Davis called her back the next day. If you don’t take the job, Davis told her, then that’s the legacy of women coaching in men’s football: We had a woman once, and she quit. “He would not let me turn the job down,” Welter says. ”He took it on my behalf.”

What happened next didn’t just enrich Welter’s career. It enriched the possibilities for a generation of women who came after. Since Arians hired Welter, the list of female coaches in the NFL has grown longer and longer. In 2020, Katie Sowers of the 49ers became the first woman to coach in the Super Bowl; in 2023, Autumn Lockwood of the Philadelphia Eagles became the first Black woman to coach in a Super Bowl. A female head coach now seems like less a possibility and more like an inevitably. And the bar keeps getting higher: This spring, Welter coached in a league, the XFL, whose chairwoman, Dany Garcia, is a female.

“When Dany became chairwoman of the league, I remember telling somebody, ‘Man, she makes me feel like I haven’t done enough.’ Maybe I haven’t dreamed big enough, right? And that’s the power of presence.”


Presence is the reason why Welter started her nonprofit organization, high schoolGirls, which offers football camps for girls ages six to 18–and the kind of opportunity she never had access to herself.

Growing up outside Vero Beach, Florida, Welter developed a deep love of the sport in a football-crazy state. She captained her high school soccer team and dreamed of playing football, but the coach at her high school told her it would cause too much trouble.

Welter discovered rugby while at Boston College, and found it an ideal outlet, but was told she was too small to play at an elite level. Eventually, while playing flag football, she heard about a women’s football league. That opened up new possibilities for her: She played 14 seasons, won four titles with the Dallas Diamonds of the Women’s Football Alliance, and won a pair of gold medals with Team USA in 2010 and 2013, at the International Federation of American Football’s Women’s World Championship.

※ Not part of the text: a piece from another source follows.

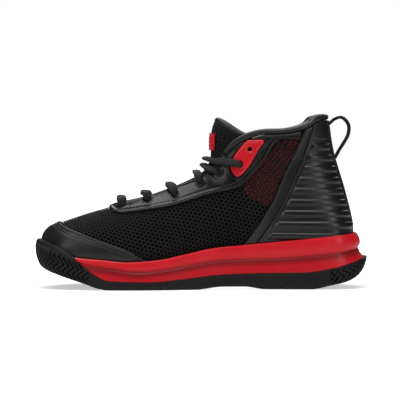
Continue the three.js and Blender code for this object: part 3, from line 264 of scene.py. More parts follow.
def surface(u, v):
    """Outer face of the mesh: Hermite up four stations at height v, then Hermite between them at u."""
    u, v = np.broadcast_arrays(np.asarray(u, float), np.clip(np.asarray(v, float), 0, 1))
    k = np.floor(u).astype(int)
    i = np.clip(np.searchsorted(LEVELS, v, side="left") - 1, 0, 3)
    before, after = np.maximum(i - 1, 0), np.minimum(i + 2, 4)

    def station(step):
        p = RING_POINTS[(k + step) % RING]
        pick = [np.take_along_axis(p, j[..., None, None], axis=-2)[..., 0, :]
                for j in (before, i, i + 1, after)]
        return hermite(*pick, LEVELS[before], LEVELS[i], LEVELS[i + 1], LEVELS[after], v)

    one = np.ones_like(u)
    return hermite(station(-1), station(0), station(1), station(2), -one, 0 * one, one, 2 * one, u - k)


def unit(p):
    return p / np.maximum(np.linalg.norm(p, axis=-1, keepdims=True), 1e-9)


def normal(u, v):
    """Cross product of the surface's steps along u and up v."""
    step = 0.01
    u, v = np.broadcast_arrays(np.asarray(u, float), np.asarray(v, float))
    along = surface(u + step, v) - surface(u - step, v)
    up = surface(u, np.minimum(v + step, 1)) - surface(u, np.maximum(v - step, 0))
    return unit(np.cross(along, up))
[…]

But even as the accolades accumulated, she felt largely ignored. “We came back to the U.S. after winning those medals, and no one even knew we existed,” Welter says. “We were America's team playing America's game. And nobody was supporting the best women in the world.”

It took a turn to coaching men for Welter to gain that national attention. And even when Welter started Grrridiron Girls in 2017, there still weren’t really any opportunities for girls to find coaching at the youth level. Welter’s research taught her that part of the reason so many girls wind up quitting sports is because they don’t have any role models to look to. So Welter became that source of opportunity; Welter became that role model. At first, the camps were co-ed, but then she learned that put more pressure on the few girls who were willing to show up.

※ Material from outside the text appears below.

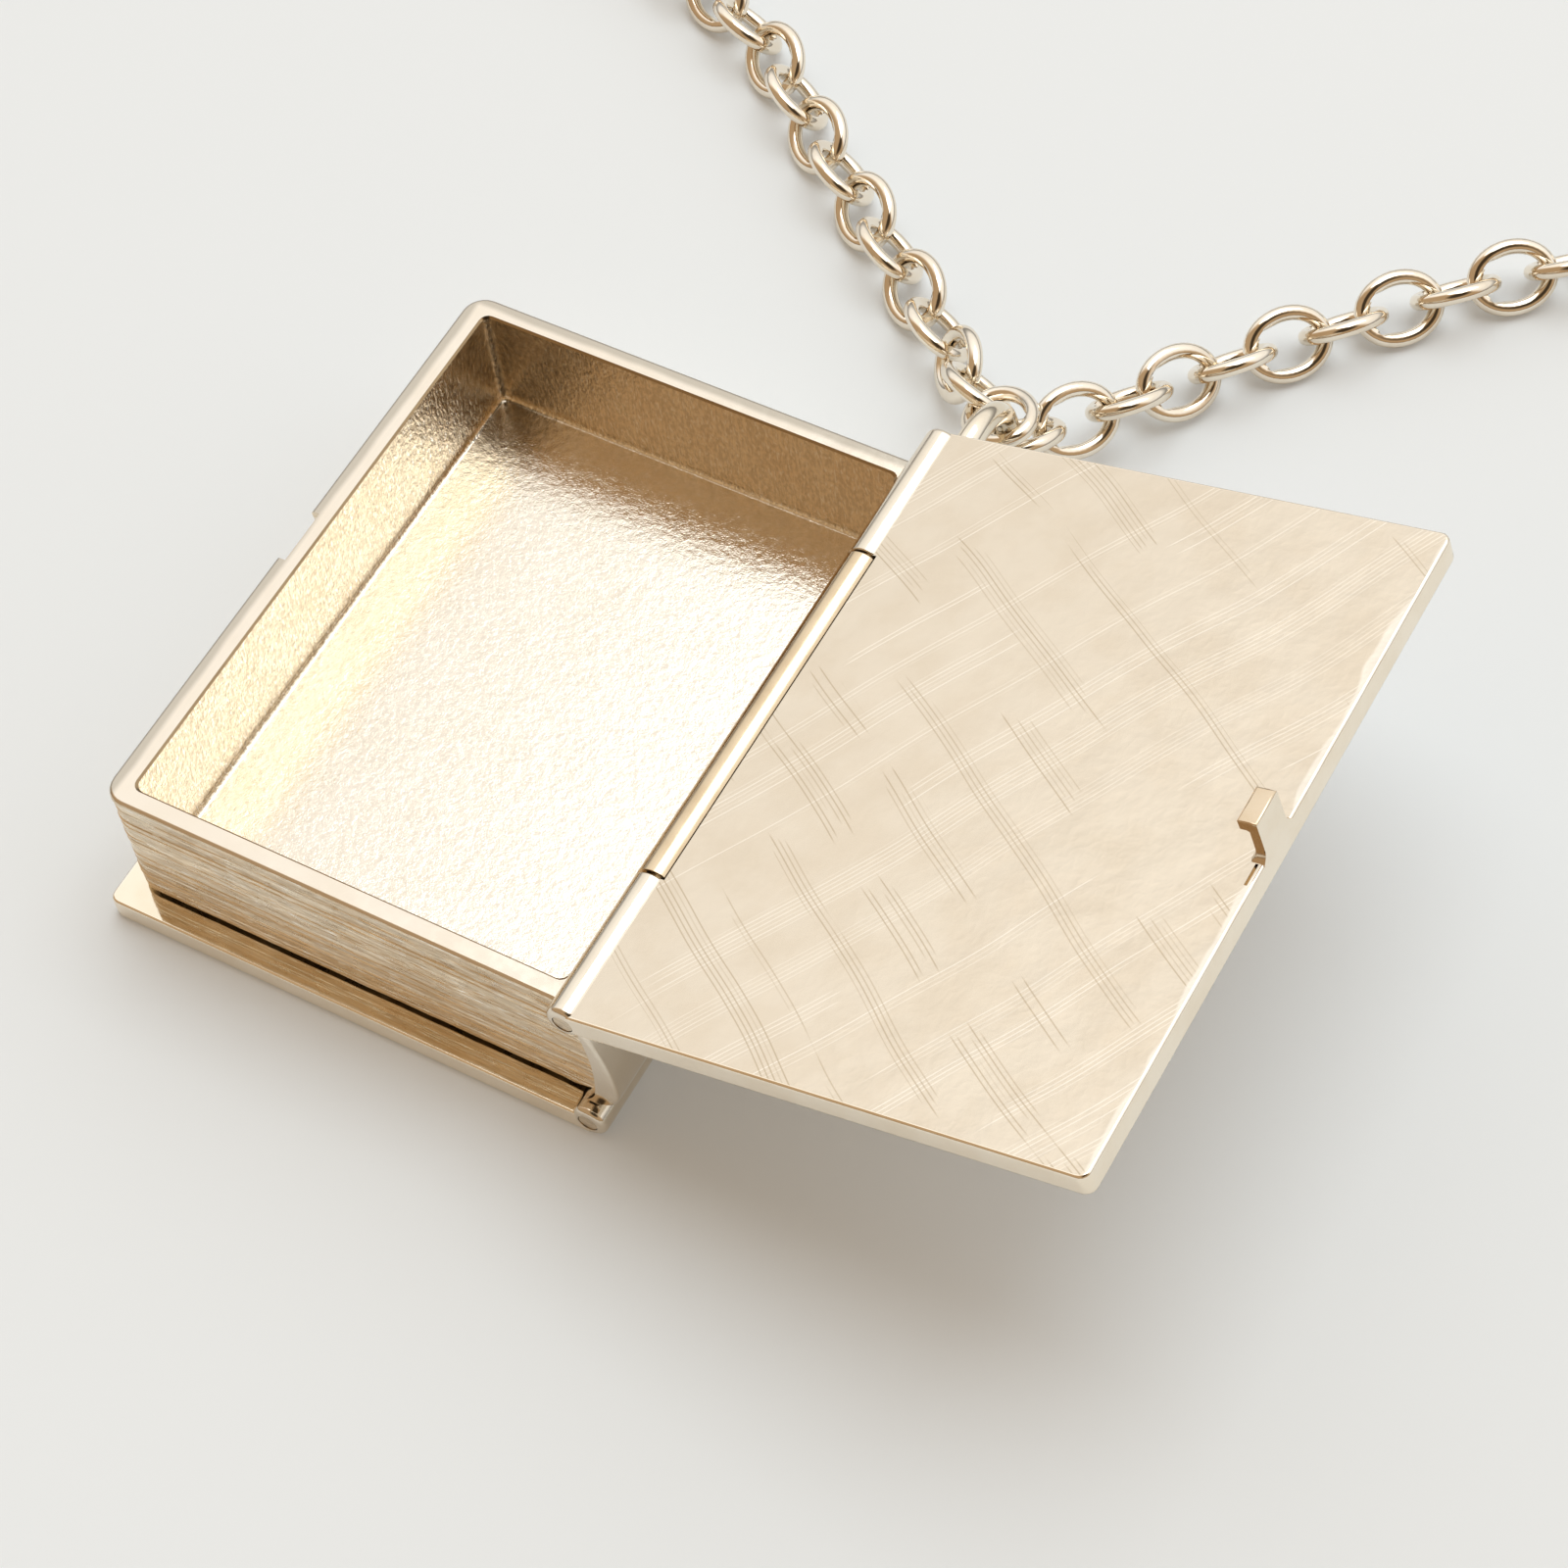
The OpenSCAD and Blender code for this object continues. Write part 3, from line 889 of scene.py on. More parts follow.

“The girls would go into these co-ed situations and if their skills were behind the boys, what you’d hear is, ‘You catch like a girl,’ or, ‘You throw like a girl,’” she says. “Listen, there’s no such thing. It’s either you’ve been coached, or you haven’t. And in the process of doing that, the messaging is that you’re worth it. You're worth the right coaching, and with that coaching, you can do anything.”

Jen Welter has opened doors for many. [Rob DePew photo]

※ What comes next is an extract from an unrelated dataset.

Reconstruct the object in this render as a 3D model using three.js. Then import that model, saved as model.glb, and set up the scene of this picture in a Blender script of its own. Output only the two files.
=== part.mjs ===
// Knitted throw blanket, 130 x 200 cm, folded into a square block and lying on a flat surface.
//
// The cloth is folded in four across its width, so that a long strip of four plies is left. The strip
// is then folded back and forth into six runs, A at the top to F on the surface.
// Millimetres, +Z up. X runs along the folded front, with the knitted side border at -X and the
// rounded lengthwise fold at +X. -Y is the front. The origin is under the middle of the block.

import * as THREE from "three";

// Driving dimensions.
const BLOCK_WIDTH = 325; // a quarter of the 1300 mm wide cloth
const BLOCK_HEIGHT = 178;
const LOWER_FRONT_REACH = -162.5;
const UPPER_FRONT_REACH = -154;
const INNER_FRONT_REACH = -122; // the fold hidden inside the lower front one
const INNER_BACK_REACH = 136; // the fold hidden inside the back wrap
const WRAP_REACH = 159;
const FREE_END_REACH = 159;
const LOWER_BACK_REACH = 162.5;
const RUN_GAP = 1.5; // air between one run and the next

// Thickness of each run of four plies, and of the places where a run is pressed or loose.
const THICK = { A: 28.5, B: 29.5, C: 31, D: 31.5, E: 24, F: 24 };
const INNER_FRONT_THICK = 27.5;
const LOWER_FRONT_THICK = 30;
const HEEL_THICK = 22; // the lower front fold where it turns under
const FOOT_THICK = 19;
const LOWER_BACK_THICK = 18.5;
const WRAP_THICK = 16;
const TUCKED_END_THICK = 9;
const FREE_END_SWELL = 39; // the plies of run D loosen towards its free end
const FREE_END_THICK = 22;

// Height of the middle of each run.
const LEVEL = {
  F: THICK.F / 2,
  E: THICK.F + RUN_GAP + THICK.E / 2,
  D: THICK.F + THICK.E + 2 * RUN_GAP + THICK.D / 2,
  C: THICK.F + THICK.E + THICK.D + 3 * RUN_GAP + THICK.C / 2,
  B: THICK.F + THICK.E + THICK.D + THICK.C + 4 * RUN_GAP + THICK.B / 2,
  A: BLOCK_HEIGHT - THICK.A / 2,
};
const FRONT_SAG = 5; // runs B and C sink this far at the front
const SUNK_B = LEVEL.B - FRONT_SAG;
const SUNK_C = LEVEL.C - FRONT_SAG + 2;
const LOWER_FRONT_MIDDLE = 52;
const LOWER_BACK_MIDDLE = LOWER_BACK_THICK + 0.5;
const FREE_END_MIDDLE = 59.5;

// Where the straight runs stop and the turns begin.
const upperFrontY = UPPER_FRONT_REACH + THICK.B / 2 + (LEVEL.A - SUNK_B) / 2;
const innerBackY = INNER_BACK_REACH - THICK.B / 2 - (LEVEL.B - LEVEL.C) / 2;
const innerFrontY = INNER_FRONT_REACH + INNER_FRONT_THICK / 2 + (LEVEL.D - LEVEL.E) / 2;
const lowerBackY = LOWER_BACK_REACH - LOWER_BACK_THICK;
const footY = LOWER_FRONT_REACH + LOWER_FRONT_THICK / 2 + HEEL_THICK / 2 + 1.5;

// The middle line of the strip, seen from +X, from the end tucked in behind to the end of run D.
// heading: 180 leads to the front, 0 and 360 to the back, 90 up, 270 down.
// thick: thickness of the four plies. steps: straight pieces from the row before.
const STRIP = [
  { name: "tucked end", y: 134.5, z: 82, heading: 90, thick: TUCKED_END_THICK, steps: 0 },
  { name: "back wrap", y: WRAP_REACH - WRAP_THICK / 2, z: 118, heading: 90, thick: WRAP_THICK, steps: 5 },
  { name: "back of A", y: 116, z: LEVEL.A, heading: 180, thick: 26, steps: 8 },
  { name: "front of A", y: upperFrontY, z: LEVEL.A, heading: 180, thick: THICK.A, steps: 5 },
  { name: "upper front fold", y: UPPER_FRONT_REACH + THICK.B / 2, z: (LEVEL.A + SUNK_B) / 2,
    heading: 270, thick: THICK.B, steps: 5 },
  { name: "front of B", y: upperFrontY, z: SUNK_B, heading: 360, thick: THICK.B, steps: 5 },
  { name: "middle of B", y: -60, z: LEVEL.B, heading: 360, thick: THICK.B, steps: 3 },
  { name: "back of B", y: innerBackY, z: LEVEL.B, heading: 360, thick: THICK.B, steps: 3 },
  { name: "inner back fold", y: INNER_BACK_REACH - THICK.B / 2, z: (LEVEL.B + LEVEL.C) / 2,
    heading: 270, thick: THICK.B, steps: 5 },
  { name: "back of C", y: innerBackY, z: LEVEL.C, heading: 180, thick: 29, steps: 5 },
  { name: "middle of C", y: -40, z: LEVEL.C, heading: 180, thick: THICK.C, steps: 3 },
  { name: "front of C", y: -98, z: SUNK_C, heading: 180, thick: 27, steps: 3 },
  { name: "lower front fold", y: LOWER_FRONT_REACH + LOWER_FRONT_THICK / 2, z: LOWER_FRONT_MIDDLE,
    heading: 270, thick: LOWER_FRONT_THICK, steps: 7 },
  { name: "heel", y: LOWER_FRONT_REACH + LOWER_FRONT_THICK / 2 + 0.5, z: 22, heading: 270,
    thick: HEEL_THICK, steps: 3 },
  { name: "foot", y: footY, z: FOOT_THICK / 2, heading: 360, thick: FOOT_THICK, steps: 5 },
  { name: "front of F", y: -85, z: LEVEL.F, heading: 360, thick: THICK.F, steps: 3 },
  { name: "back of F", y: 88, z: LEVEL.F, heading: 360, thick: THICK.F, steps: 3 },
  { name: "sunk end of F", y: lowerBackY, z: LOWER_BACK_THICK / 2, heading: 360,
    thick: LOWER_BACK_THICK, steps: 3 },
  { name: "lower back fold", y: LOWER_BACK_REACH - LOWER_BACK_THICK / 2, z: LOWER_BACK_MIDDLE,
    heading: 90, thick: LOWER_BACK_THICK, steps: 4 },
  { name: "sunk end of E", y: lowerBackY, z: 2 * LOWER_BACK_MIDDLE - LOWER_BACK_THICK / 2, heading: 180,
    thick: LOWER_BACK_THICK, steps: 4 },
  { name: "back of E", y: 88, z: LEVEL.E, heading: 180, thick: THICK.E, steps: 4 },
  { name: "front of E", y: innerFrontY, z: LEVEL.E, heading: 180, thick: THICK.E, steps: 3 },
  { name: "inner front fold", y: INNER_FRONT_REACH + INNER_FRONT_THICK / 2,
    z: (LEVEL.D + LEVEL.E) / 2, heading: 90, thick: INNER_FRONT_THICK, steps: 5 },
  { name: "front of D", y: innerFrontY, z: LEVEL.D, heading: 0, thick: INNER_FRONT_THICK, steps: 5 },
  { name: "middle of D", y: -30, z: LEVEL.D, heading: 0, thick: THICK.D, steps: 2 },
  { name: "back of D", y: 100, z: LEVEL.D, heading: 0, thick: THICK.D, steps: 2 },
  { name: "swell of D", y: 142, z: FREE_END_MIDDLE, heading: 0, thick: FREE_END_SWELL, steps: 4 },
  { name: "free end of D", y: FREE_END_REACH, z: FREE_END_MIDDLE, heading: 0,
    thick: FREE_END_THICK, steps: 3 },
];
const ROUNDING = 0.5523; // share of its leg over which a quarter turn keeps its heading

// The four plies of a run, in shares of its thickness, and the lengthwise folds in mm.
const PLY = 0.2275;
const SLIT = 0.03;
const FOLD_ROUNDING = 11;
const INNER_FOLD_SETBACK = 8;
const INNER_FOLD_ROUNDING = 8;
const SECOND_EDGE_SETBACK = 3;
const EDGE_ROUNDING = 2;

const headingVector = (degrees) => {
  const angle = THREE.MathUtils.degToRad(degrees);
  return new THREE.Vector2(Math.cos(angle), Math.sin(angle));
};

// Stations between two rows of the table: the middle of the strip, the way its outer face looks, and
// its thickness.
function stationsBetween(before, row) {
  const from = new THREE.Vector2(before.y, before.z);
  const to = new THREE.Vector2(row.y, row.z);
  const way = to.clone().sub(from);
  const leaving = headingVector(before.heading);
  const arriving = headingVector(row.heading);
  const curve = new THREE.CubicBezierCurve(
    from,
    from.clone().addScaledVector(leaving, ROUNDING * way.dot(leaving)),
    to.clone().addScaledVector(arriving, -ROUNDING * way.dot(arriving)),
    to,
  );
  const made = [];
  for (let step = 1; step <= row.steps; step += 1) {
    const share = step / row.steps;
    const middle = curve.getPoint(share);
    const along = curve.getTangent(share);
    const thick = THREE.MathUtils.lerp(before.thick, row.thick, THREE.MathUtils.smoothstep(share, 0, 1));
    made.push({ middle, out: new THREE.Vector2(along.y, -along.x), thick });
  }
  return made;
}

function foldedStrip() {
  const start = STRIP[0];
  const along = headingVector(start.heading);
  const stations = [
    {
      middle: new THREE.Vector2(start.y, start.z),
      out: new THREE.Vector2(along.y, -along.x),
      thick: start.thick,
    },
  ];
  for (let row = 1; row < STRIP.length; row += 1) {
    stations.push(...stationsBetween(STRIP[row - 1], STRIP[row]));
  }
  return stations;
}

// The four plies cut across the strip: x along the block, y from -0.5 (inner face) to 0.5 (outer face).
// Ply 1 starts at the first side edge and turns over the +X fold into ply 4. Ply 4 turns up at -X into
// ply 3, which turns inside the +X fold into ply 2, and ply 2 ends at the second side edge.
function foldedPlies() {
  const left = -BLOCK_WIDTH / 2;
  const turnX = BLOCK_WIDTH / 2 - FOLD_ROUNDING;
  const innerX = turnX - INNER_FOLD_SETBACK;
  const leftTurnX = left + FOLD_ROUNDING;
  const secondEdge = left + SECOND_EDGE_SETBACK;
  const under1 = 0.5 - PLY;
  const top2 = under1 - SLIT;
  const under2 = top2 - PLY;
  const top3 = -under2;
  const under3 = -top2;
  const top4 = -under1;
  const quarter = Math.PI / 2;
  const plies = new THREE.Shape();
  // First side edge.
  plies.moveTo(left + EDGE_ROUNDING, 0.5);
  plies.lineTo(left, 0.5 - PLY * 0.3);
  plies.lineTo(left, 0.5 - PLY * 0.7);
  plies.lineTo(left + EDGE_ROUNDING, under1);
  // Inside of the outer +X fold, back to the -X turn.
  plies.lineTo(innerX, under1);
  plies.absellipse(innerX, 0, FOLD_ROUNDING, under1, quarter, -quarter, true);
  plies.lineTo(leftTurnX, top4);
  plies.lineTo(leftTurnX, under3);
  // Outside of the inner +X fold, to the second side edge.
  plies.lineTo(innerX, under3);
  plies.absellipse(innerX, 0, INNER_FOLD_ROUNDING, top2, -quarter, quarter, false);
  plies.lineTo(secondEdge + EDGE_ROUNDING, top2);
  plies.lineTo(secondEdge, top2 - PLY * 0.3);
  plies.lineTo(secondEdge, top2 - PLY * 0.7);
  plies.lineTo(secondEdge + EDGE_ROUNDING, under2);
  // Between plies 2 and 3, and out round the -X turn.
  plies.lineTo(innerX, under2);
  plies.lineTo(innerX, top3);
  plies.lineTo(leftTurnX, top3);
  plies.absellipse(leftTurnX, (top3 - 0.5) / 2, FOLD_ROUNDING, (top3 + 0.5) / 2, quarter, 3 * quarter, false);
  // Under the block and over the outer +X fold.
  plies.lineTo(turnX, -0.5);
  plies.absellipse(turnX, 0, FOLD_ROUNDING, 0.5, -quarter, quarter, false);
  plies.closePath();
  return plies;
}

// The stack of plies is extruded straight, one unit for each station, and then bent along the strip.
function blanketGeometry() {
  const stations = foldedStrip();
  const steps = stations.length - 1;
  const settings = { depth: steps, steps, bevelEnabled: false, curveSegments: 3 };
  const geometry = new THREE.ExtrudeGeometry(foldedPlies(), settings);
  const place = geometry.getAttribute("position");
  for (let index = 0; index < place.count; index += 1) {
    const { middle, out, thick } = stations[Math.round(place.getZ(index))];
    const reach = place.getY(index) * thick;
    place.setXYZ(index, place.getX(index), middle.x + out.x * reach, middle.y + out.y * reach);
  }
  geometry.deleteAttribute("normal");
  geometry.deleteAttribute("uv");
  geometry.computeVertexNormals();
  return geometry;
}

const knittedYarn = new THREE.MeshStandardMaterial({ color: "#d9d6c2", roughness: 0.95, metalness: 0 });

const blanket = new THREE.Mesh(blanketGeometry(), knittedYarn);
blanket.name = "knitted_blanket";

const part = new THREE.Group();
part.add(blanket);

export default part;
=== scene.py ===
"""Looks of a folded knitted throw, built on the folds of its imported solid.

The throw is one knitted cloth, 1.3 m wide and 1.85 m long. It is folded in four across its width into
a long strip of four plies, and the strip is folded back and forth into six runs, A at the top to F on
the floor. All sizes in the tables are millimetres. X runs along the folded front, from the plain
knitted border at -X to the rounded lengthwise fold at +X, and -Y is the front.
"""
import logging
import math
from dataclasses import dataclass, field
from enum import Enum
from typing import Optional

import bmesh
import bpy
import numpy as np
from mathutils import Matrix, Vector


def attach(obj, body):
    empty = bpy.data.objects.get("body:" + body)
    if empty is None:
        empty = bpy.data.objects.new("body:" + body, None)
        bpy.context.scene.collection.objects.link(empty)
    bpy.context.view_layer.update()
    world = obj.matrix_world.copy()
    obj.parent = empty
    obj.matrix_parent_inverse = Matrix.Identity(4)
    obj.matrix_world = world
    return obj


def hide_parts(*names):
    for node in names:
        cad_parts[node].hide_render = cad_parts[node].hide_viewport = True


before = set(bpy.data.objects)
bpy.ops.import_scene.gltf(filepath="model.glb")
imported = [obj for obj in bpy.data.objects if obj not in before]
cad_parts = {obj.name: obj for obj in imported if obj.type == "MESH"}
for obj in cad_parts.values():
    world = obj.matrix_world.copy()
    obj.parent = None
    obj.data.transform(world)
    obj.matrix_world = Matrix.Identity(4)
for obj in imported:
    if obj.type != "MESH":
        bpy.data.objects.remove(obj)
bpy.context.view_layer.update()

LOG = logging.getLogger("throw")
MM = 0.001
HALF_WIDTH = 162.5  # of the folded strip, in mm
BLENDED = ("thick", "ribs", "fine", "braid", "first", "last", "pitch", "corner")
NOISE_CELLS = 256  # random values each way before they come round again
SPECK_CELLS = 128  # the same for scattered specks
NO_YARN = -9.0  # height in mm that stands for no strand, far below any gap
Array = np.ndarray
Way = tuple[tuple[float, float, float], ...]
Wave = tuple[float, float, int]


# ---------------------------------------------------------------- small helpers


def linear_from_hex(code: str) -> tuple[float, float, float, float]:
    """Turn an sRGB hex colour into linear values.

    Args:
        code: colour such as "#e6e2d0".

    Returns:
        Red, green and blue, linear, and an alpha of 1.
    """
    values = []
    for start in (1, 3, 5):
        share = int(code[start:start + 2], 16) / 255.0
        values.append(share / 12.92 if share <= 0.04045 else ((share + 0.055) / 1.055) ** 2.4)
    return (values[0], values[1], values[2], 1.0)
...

And with that simple message – and with more and more role models in place – the idea of girls and women in football has gone increasingly mainstream. In February, California became the latest of a handful of states to sanction girls' flag football, opening up a massive market for the sport. The NFL and Nike have thrown their weight behind the growth of the sport. And the opportunities continue to rapidly expand.

In 2019, Welter did a camp in Miami with Luther Campbell of 2 Live Crew. “These girls were good,” Welter says. “And the girls that day were like, ‘Coach, I would play football in college if I could.’ And I was like, ‘We’re working on it.’”

Just a few months later, the NAIA announced a partnership with the NFL to make flag football an official varsity sport, including at St. Thomas University in Miami, where many of the girls Welter coached at that camp are now playing.

Welter’s career continues along this dual track: Growing her own coaching experience while growing the opportunities for women in the sport as a whole. While the Vipers struggled through a 2-8 season, one of the linebackers Welter coached, Pita Tamouepenu, was named the XFL’s defensive player of the year. And in her mind, whether it's studying her male players or inspiring women and girls with her very presence on the sideline, everything she does is focused on the same goal: Coaching. Improving performance. And just being present. And ultimately, that’s what will help propel the next generation of women into positions of power in the sport.

“Girls can see it now – I can go to college and I can change the trajectory of my life through education and through an opportunity that football provided,” Welter says. “And that's one of the biggest things that's so different now. But we still have a lot of work to do. It's still a big story when you have a girl playing football. We're still an exception to the rule. “I tell people this all the time – we celebrate first. It sounds great. It sounds like this huge epic thing, but first inherently means only. The responsibility is to ensure that you’re not the last.”